The second division featured a strong field. That field was highlighted by a horse that ran 2nd in the Breeder’s Cup Juvenile last November. However, the winner was a surprise out of the Bill Mott (trainer of last year’s Derby winner) barn named Modernist. He had only run three times before and had just won his first race his last time out. However, with the race being lengthened from 1-1/16 miles to 1-1/8 mile– and the equine contender being the only horse that had ever run that far– Modernist used his stamina to lead him to victory and 50 Derby points.
The Holy Bull is always one of the most anticipated early year Derby preps because we get a first glimpse of what the strong Florida group of 3-year-olds look like on the track. Tiz the Law was heavily favored after winning the Champagne 2 races back and breaking his maiden in his career debut at Saratoga. “Tiz” had a rough trip on a sloppy racetrack in the Kentucky Jockey Club, finishing 3rd. He put in a strong effort and won the Holy Bull easily despite yet another rough trip. His trainer, Barclay Tagg– who won the Derby with Funny Cide— knows a good horse when he sees one. After the win, he said the horse would wait until the Louisiana Derby to run his final prep. That blows my mind! Why skip the Florida preps to space out a start that will lead to the horse either having 6 weeks off until the Derby or be in a spot to run 3 times in 6 weeks if he needs to earn qualifying points?

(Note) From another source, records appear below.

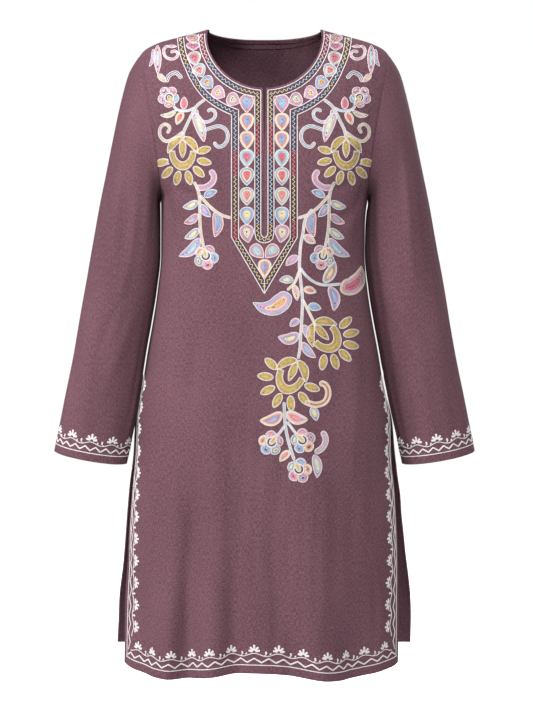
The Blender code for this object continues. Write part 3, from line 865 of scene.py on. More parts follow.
@dataclass
class Tunic:
    """The sewn cloth of the tunic: two panels, two sleeves and the facing of the back neck."""

    form: TunicForm = field(default_factory=TunicForm)
    wall: float = 0.0009
    turned_wall: float = 0.0017
    turn_up: float = 0.013
    slit_turn: float = 0.010
    loft: float = 0.0009
    seam_width: float = 0.0030
    neck_share_front: float = 8 / 14
    neck_share_back: float = 6 / 12
    neck_columns: int = 42
    shoulder_columns: int = 30
    skirt_rows: int = 76
    waist_rows: int = 50
    yoke_rows: int = 60
    sleeve_rows: int = 104
    slit_bottom_z: float = -0.193
    closed_slit_z: float = -0.318
    slit_top_gap: float = 0.0050
    sleeve_clearance: float = 0.0027
    head_length: float = 0.38
    sleeve_length: float = 0.62
    allowance: float = 0.009
    allowance_wall: float = 0.0014
    neck_turn: float = 0.010
    top_square: float = 2.8
    middle_columns: tuple[float, ...] = (0.0, 0.0006, 0.0024)
    edge_columns: tuple[float, ...] = (0.0360, 0.0250, 0.0145, 0.0045, 0.0)
    last_even_column: float = 0.952
    hem_rows: tuple[float, ...] = (0.0, 0.0012, 0.0040, 0.0085, 0.0124, 0.0136)
    pieces: dict[str, bpy.types.Object] = field(default_factory=dict)
    puckers: dict[Panel, np.ndarray] = field(default_factory=dict)
    grids: dict[Panel | Side, tuple[np.ndarray, np.ndarray]] = field(default_factory=dict)

    @property
    def seam_start(self) -> int:
        """The first row above the side slits, where the side seams begin."""
        return self.skirt_rows + len(self.hem_rows)

    def neck_share(self, panel: Panel) -> float:
        """The share across at which a panel's neck ends."""
        return self.neck_share_front if panel is Panel.FRONT else self.neck_share_back

    def columns(self, panel: Panel) -> np.ndarray:
        """Where a panel's columns lie, from -1 to 1, closer near the middle and the edges.

        Args:
            panel: The panel.

        Returns:
            The share of the way across of each column.
        """
        share, power = self.neck_share(panel), 2 / self.top_square
        end = math.sin(share * math.pi / 2) ** power
        reach = np.linspace(0, end, self.neck_columns + 1)
        inner = np.arcsin(reach ** (1 / power)) * 2 / math.pi
        outer = np.linspace(share, self.last_even_column, self.shoulder_columns)
        edge = 1 - np.array(self.edge_columns)
        half = np.concatenate((self.middle_columns, inner[2:], outer[1:], edge))
        half = np.unique(half)
        return np.concatenate((-half[:0:-1], half))

    def panel_points(self, panel: Panel) -> tuple[np.ndarray, np.ndarray]:
        """Finds a panel's outside, before its creases.

        Args:
            panel: The panel to work out.

        Returns:
            Its rows of points from the hem up, and where each column lies across.
        """
        across, share = self.columns(panel), self.neck_share(panel)
        length = SLIT_TOP_Z + 0.975
        hem = np.array((*self.hem_rows, 0.0170)) / length
        even = np.linspace(1 - 0.023 / length, 0, self.skirt_rows)[:-1]
        down = np.concatenate((1 - hem, even))
        rows = [self.form.skirt(panel, across, np.full_like(across, part)) for part in down]
        for k in range(self.waist_rows):
            z = SLIT_TOP_Z + k / self.waist_rows * (ARMPIT_Z - SLIT_TOP_Z)
            rows.append(self.form.waist(panel, across, z))
        for k in range(self.yoke_rows + 1):
            rows.append(self.form.yoke(panel, across, k / self.yoke_rows, share))
        return np.stack(rows), across

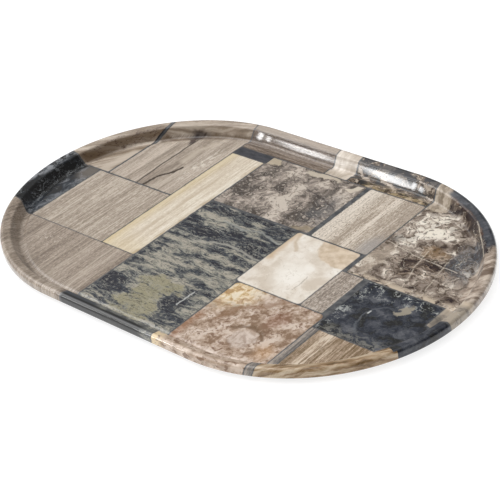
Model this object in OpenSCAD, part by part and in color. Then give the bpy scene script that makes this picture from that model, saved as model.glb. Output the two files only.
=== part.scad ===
// Serving tray with round ends, pressed from one printed sheet.
// A bench takes it apart into two pieces: the sheet, with its floor, wall and rim,
// and the wire that its curled edge closes round.
// Millimetres. +Z is up, X runs along the tray, and the tray stands on Z = 0.

/* [Tray] */
// overall length over the rim
tray_l = 460; // [280:1:700]
// overall width over the rim; the ends are half circles of this diameter
tray_w = 300; // [180:1:460]
// height from the table to the crown of the rim
tray_h = 12; // [10:0.5:30]

/* [Sheet] */
// thickness of the sheet
sheet_t = 0.6; // [0.4:0.1:1.2]

/* [Foot and floor] */
// width of the flat foot that the tray stands on
foot_flat = 1.2; // [0.2:0.1:3]
// height of the floor above the foot
floor_rise = 0.8; // [0.3:0.1:2]
// slope of the step from the foot to the floor
step_angle = 25; // [15:5:45]
// radius of the cove from the foot into the wall
cove_r = 3.5; // [2:0.25:8]

/* [Wall and rim] */
// slope of the wall, from level
wall_angle = 60; // [45:5:80]
// radius of the shoulder where the wall turns into the lip
shoulder_r = 2.5; // [1.5:0.25:5]
// length of the straight stretch of the lip
lip_len = 4.5; // [2:0.5:10]
// slope of the lip, rising outwards
lip_angle = 15; // [0:1:30]
// radius of the crown where the lip turns down into the skirt
crown_r = 3; // [2.6:0.1:5]

/* [Wired edge] */
// diameter of the edge wire
wire_d = 3; // [2:0.1:4]
// clearance between the wire and the curl of sheet around it
wire_play = 0.1; // [0.05:0.05:0.3]
// how far the curl runs round the wire
curl_angle = 285; // [240:5:300]
// height of the wire's centre below the centre of the crown's bend
wire_drop = 3.3; // [0:0.1:8]
// space between the two butted ends of the wire
wire_gap = 1.5; // [0.5:0.5:5]

/* [Hidden] */
$fa = 3;
$fs = 0.5;
half_t = sheet_t / 2;
end_r = tray_w / 2;                     // radius of the round ends, over the rim
spine = tray_l / 2 - end_r;             // half the length of the straight sides
bend_step = 15;                         // degrees between points on a bend of the sheet

// A station is [x, z, a]: a point on the middle of the sheet and the direction a of its
// upper side. X counts outwards from the rim's outer face, so it is negative in the tray.
function bend(cx, cz, r, a0, a1, side = 1) =
    let (n = ceil(abs(a1 - a0) / bend_step))
    [for (i = [0:n]) let (a = a0 + (a1 - a0) * i / n)
        [cx + r * cos(a), cz + r * sin(a), side > 0 ? a : a + 180]];

// centre of the crown's bend, from the height and the outer face
crown = [-half_t - crown_r, tray_h - half_t - crown_r];
// the lip runs down and inwards from the crown to the shoulder
lip_end = [crown[0] + crown_r * cos(90 + lip_angle) - lip_len * cos(lip_angle),
           crown[1] + crown_r * sin(90 + lip_angle) - lip_len * sin(lip_angle)];
shoulder = [lip_end[0] - shoulder_r * cos(90 + lip_angle),
            lip_end[1] - shoulder_r * sin(90 + lip_angle)];
wall_top = [shoulder[0] + shoulder_r * cos(90 + wall_angle),
            shoulder[1] + shoulder_r * sin(90 + wall_angle)];
wall_low_z = half_t + cove_r * (1 - cos(wall_angle));
cove = [wall_top[0] - (wall_top[1] - wall_low_z) / tan(wall_angle) - cove_r * sin(wall_angle),
        half_t + cove_r];
// two equal bends make the step from the foot up to the floor
step_r = floor_rise / (2 * (1 - cos(step_angle)));
step_x = cove[0] - foot_flat;
floor_x = step_x - 2 * step_r * sin(step_angle);
floor_z = half_t + floor_rise;
// the curl closes round the wire, below the crown
curl_r = wire_d / 2 + wire_play + half_t;
wire = [-half_t - curl_r, crown[1] - wire_drop];

sheet_path = concat(
    [[floor_x - 4, floor_z, 90]],
    bend(floor_x, floor_z - step_r, step_r, 90, 90 - step_angle),
    bend(step_x, half_t + step_r, step_r, 270 - step_angle, 270, -1),
    bend(cove[0], cove[1], cove_r, -90, -90 + wall_angle, -1),
    bend(shoulder[0], shoulder[1], shoulder_r, 90 + wall_angle, 90 + lip_angle),
    bend(crown[0], crown[1], crown_r, 90 + lip_angle, 0),
    bend(wire[0], wire[1], curl_r, 0, -curl_angle));

// the sheet's cross-section: its upper side, then its lower side on the way back
module sheet_section() {
    last = len(sheet_path) - 1;
    polygon(concat(
        [for (p = sheet_path) [end_r + p[0] + half_t * cos(p[2]), p[1] + half_t * sin(p[2])]],
        [for (i = [last:-1:0]) let (p = sheet_path[i])
            [end_r + p[0] - half_t * cos(p[2]), p[1] - half_t * sin(p[2])]]));
}

// carries a cross-section round one end of the tray
module round_end() {
    translate([spine, 0, 0]) rotate([0, 0, -90]) rotate_extrude(angle = 180) children();
}

// carries a cross-section along the side at +Y, from x0 to x1
module straight_side(x0, x1) {
    translate([x0, 0, 0]) rotate([90, 0, 90]) linear_extrude(x1 - x0) children();
}

// the printed sheet: floor, foot, cove, wall, lip, skirt and curled edge
module pressed_pan() {
    color("#b9a793") union() {
        for (turn = [0, 180]) rotate([0, 0, turn]) {
            round_end() sheet_section();
            straight_side(-spine, spine) sheet_section();
        }
        translate([0, 0, floor_z - half_t]) linear_extrude(sheet_t) {
            square([2 * spine, 2 * (end_r + floor_x - 2)], center = true);
            for (x = [-spine, spine]) translate([x, 0]) circle(end_r + floor_x - 2);
        }
    }
}

// the hoop of wire in the curl, butted in the middle of the back side
module edge_wire() {
    color("#a9adb0") union() {
        for (turn = [0, 180]) rotate([0, 0, turn]) round_end() wire_section();
        straight_side(-spine, -wire_gap / 2) wire_section();
        straight_side(wire_gap / 2, spine) wire_section();
        rotate([0, 0, 180]) straight_side(-spine, spine) wire_section();
    }
}

module wire_section() {
    translate([end_r + wire[0], wire[1]]) circle(d = wire_d);
}

pressed_pan();
edge_wire();
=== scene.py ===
"""A long serving tray with half-round ends, pressed from one printed sheet of tinplate."""
import bmesh
import bpy
import numpy as np
from math import cos, radians, sin, tan
from mathutils import Matrix, Vector


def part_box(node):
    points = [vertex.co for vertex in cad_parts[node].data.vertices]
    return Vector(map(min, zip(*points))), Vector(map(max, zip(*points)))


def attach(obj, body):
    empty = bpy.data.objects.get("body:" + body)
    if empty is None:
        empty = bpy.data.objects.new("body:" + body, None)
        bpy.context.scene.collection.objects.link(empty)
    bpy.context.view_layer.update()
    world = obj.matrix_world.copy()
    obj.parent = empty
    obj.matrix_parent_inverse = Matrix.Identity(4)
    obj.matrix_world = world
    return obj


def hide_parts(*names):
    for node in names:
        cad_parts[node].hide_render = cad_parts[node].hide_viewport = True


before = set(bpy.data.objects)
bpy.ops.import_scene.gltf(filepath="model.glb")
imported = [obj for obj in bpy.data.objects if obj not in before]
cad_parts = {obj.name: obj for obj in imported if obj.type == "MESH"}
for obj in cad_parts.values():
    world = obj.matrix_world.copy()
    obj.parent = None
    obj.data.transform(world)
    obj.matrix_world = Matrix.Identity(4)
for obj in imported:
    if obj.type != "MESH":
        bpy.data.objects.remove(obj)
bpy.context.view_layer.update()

# ---------------------------------------------------------------------------------------
# The pressed sheet. One oval blank of tinplate, printed flat, then pressed: the floor
# stays level, a foot runs under its edge, the wall rises through a cove, and the lip
# turns down over the crown into a skirt whose edge is curled round a wire.
# ---------------------------------------------------------------------------------------
# Sizes are in mm and angles in degrees. WALL_HOLLOW is how much the wall's lean changes from
# its middle to its foot and its top, and INKED_CURL how far round the curl the print goes.
MM = 0.001
TRAY_L, TRAY_W, TRAY_H = ((hi - lo) / MM for lo, hi in zip(*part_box("pressed_pan")))
SHEET_T = 0.6
FOOT_FLAT, FLOOR_RISE, STEP_ANGLE = 1.2, 0.8, 25
COVE_R, WALL_ANGLE, SHOULDER_R = 3.5, 60, 2.5
LIP_LEN, LIP_ANGLE, CROWN_R = 4.5, 15, 3.0
WIRE_D, WIRE_PLAY, CURL_ANGLE, WIRE_DROP = 3.0, 0.1, 285, 3.3
WALL_HOLLOW, INKED_CURL = 3, 150
HALF_T = SHEET_T / 2
END_R = TRAY_W / 2
SPINE = TRAY_L / 2 - END_R


def bend(centre, r, a0, a1, inwards=False, step=7):
    """Stations along an arc of radius r from angle a0 to a1, in degrees: out, up, and which way
    the sheet's upper side looks, which is away from the centre, or towards it if inwards."""
    a = np.linspace(a0, a1, int(np.ceil(abs(a1 - a0) / step)) + 1)
    t = np.radians(a)
    return np.stack([centre[0] + r * np.cos(t), centre[1] + r * np.sin(t), a + 180 * inwards], 1)


def at_angle(a):
    """The unit step at angle a, in degrees."""
    return np.array([cos(radians(a)), sin(radians(a))])


# The section is laid out from the rim's outer face, out being positive, on the sheet's
# middle line. It is worked from the crown inwards, then read from the floor outwards. The
# wall is a hair hollow: its foot leans less, and its top more, by WALL_HOLLOW degrees.
crown = np.array([-HALF_T - CROWN_R, TRAY_H - HALF_T - CROWN_R])
lip_end = crown + CROWN_R * at_angle(90 + LIP_ANGLE) - LIP_LEN * at_angle(LIP_ANGLE)
shoulder = lip_end - SHOULDER_R * at_angle(90 + LIP_ANGLE)
wall_top = shoulder + SHOULDER_R * at_angle(90 + WALL_ANGLE)
wall_low = HALF_T + COVE_R * (1 - cos(radians(WALL_ANGLE)))
cove_x = (wall_top[0] - (wall_top[1] - wall_low) / tan(radians(WALL_ANGLE))
          - COVE_R * sin(radians(WALL_ANGLE)))
step_r = FLOOR_RISE / (2 * (1 - cos(radians(STEP_ANGLE))))
step_x = cove_x - FOOT_FLAT
floor_x = step_x - 2 * step_r * sin(radians(STEP_ANGLE))
floor_z = HALF_T + FLOOR_RISE
curl_r = WIRE_D / 2 + WIRE_PLAY + HALF_T
wire_at = (-HALF_T - curl_r, crown[1] - WIRE_DROP)
section = np.concatenate([
    bend((floor_x, floor_z - step_r), step_r, 90, 90 - STEP_ANGLE),
    bend((step_x, HALF_T + step_r), step_r, 270 - STEP_ANGLE, 270, True),
    bend((cove_x, HALF_T + COVE_R), COVE_R, -90, -90 + WALL_ANGLE - WALL_HOLLOW, True),
    bend(shoulder, SHOULDER_R, 90 + WALL_ANGLE + WALL_HOLLOW, 90 + LIP_ANGLE),
    bend(crown, CROWN_R, 90 + LIP_ANGLE, 0),
    bend(wire_at, curl_r, 0, -CURL_ANGLE, step=10)])
strides = np.hypot(*np.diff(section[:, :2], axis=0).T)
section = section[np.r_[True, strides > 1e-6]]
section[:, 2] = np.unwrap(section[:, 2], period=360)
FLOOR_R = END_R + floor_x
BLANK_R = FLOOR_R + np.r_[0, np.cumsum(np.hypot(*np.diff(section[:, :2], axis=0).T))]
INKED_R = BLANK_R[-1] - radians(CURL_ANGLE - INKED_CURL) * curl_r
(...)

Toledo is a highly respected horse trained by Chad Brown. While never running in a stakes race prior to this race, his speed figures were the highest in the field. He ran a respectable 3rd and both horses should be in the gate in Louisville.
Oakland Park provided some serious Derby prep action on President’s Day. This field re-tuned many who contested the first prep race, the Smarty Jones. In theSmarty Jones, Silver Prospector had all kinds of trouble at the start of the race, but was the only horse gaining any ground at the end. Last Monday he showed what he is made of, breaking better and keeping near the lead. When Silver Prospector was asked to run harder by his jockey, he powered his way to the front, winning easily. Trainer Steve Asmussen thinks highly of his horse, as he was glowingly bragging on him in post-race interviews.
All in the Gate
I saw something that really caught my eye last week. Churchill Downs has purchased a starting gate that can house all 20 Derby horses. In prior years, the regular starting gate used housed only 14 horses, and a special/auxiliary gate would hold horses in post positions 15 through 20. This gave a slight advantage to the horse at the outer end of the regular gate— as well as the inner horse in the auxiliary gate— as they had extra room to maneuver in the tight quarters at the start of the race. The 20-horse gate will give each horse equal spacing between the horse to his inside and outside. This makes one thing less to consider when you analyze the post positions the days before the Derby.